Tabella 1 – Gli effetti sulle pensioni del nuovo schema di rivalutazioneTabella 1 – Gli effetti sulle pensioni del nuovo schema di rivalutazione
Fonte: elaborazioni a cura del Centro Studi e Ricerche Itinerari Previdenziali

Nel dettaglio, la rivalutazione è riconosciuta in misura piena (100% dell’inflazione) per le pensioni di importo fino a 4 volte il trattamento minimo INPS (567,94 euro il valore definitivo per il 2023) mentre si riduce progressivamente per gli assegni di importo superiore sulla base delle seguenti fasce:

  • 85% dell’inflazione per le pensioni di importo compreso tra 4 e 5 volte il TM;
     
  • 53% dell’inflazione per le pensioni di importo compreso tra 5 e 6 volte il TM;
     
  • 47% dell’inflazione per le pensioni di importo compreso tra 6 e 8 volte il TM;
     
  • 37% dell’inflazione per le pensioni di importo compreso tra 8 e 10 volte il TM;
  • 32% dell’inflazione per i trattamenti pensionistici oltre 10 volte il TM.

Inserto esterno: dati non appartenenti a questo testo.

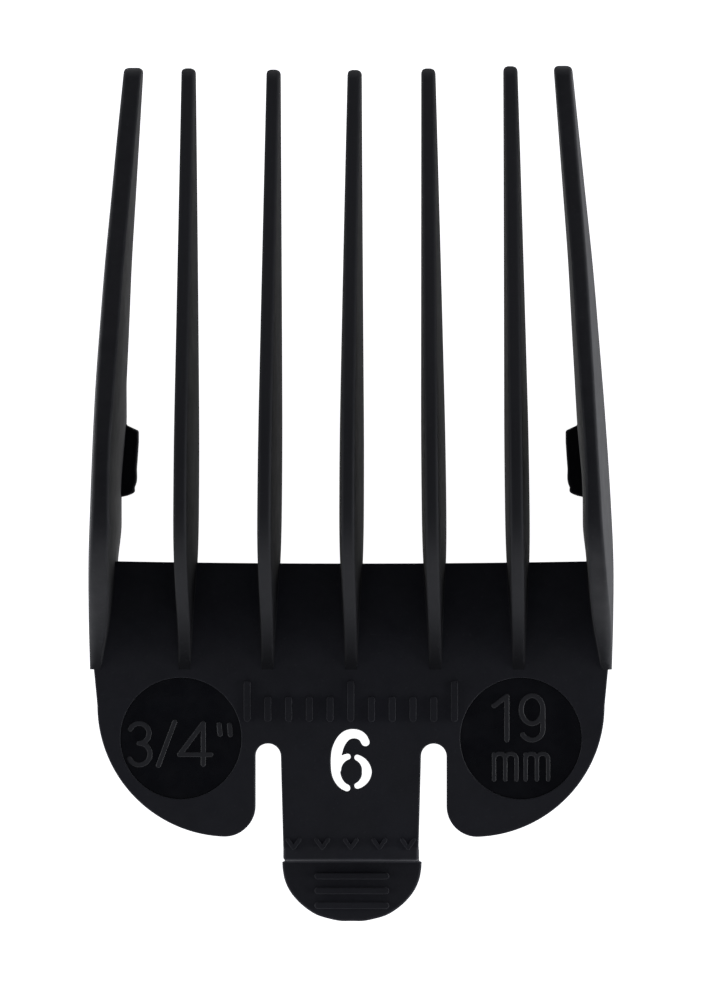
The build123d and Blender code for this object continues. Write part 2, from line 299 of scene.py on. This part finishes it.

L’unica variazione al momento prevista dalla bozza della Legge di Bilancio per il 2024 è un ulteriore taglio dell’adeguamento per le pensioni di importo oltre le 10 volte il trattamento minimo, con una riduzione dal 32% al 22% dell’inflazione. 

Attenzione! In aggiunta, per gli assegni di importo pari o inferiore al trattamento mimino, la scorsa manovra finanziaria (la Legge di Bilancio per il 2023) ha previsto un incremento dell’1,5% per i pensionati di età inferiore a 75 anni e del 6,4% per gli ultra 75enni; salvo modifiche dell’ultimo minuto, per il 2024 è invece prevista, a prescindere dall’età, una rivalutazione straordinaria del 2,7% che si applicherà sul trattamento pensionistico al 31 dicembre, al netto della rivalutazione dell’1,5% o 6,4% riconosciuta quest’anno.